2. ``raw_obs`` is serialised into a UDP-payload packet and handed to the channel.
3. The channel is flushed: packets due at this step are delivered (or dropped).
4. The observation buffer is updated with the arrived packet (or ``None``).
5. The Dict observation (buffer + mask) is returned.

.. note::

   The channel simulates the *forward* path only (sensor → central node).
   The return path (controller → actuator) is instantaneous.

Construction
------------

.. code-block:: python

   from netrl import NetworkedEnv, NetworkConfig

   env = NetworkedEnv(
       base_env,
       config=NetworkConfig(
           p_gb=0.10,       # Good → Bad
           p_bg=0.30,       # Bad  → Good
           loss_good=0.01,
           loss_bad=0.20,
           delay_steps=2,
           buffer_size=10,
           seed=42,
       ),
       channel_config=None,   # None → Gilbert–Elliott (default)
   )

Selecting a different channel backend is done via ``channel_config``:

.. code-block:: python

   from netrl import NS3WifiConfig
   env = NetworkedEnv(base_env, config,
                      channel_config=NS3WifiConfig(distance_m=30.0))

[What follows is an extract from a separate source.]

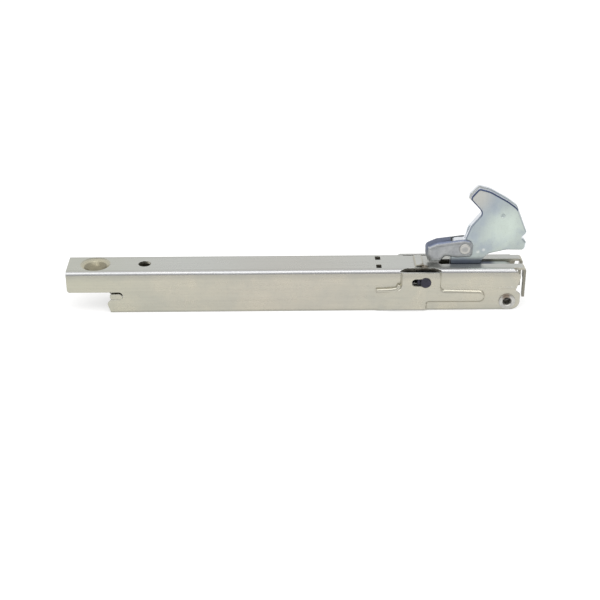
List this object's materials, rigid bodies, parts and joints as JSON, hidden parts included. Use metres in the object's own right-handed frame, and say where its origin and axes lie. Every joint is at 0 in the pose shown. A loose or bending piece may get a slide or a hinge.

See :doc:`channels` for details on all available backends.

Using ``step()``
----------------

.. code-block:: python

   obs, reward, term, trunc, info = env.step(action)

   # Optional: override the packet payload size for this step only
   obs, reward, term, trunc, info = env.step(action, packet_size=256)

The ``info`` dictionary is augmented with:

.. list-table::
   :header-rows: 1
   :widths: 30 70

   * - Key
     - Value
   * - ``"channel_info"``
     - ``dict`` from :meth:`CommChannel.get_channel_info` — includes
       ``"state"`` (``"GOOD"`` / ``"BAD"`` for GE), ``"pending_count"``, etc.
   * - ``"arrived_this_step"``
     - ``bool`` — ``True`` if a packet arrived at the central node this step.

Resetting
---------

.. code-block:: python

   obs, info = env.reset()

This resets the wrapped environment **and** calls ``central_node.reset()``,
which clears the channel queues, resets the GE Markov state, and zeroes the
observation buffer.  For ns-3 backends the subprocess is fully reinitialised.

Training with Stable-Baselines3
---------------------------------

:class:`~netrl.NetworkedEnv` is a standard ``gymnasium.Wrapper`` and works with
any SB3 policy that accepts ``MultiInputPolicy``:

.. code-block:: python

   from stable_baselines3 import PPO
   from netrl import NetworkedEnv, NetworkConfig

   env = NetworkedEnv(gym.make("CartPole-v1"), NetworkConfig(buffer_size=10))
   model = PPO("MultiInputPolicy", env, verbose=1)
   model.learn(total_timesteps=100_000)

Parallel environments
----------------------

Use ``gymnasium.vector.AsyncVectorEnv`` to run multiple independent
environments (each with its own channel subprocess) in parallel:

.. code-block:: python

   from gymnasium.vector import AsyncVectorEnv
   from netrl import NetworkedEnv, NetworkConfig, NS3WifiConfig

   def make_env(seed):
       def _fn():
           return NetworkedEnv(
               gym.make("CartPole-v1"),
               NetworkConfig(buffer_size=10, seed=seed),
               channel_config=NS3WifiConfig(distance_m=30.0, step_duration_ms=2.0),
           )
       return _fn

   vec_env = AsyncVectorEnv([make_env(i) for i in range(4)])
   obs, info = vec_env.reset()
   # obs["observations"].shape == (4, 10, 4)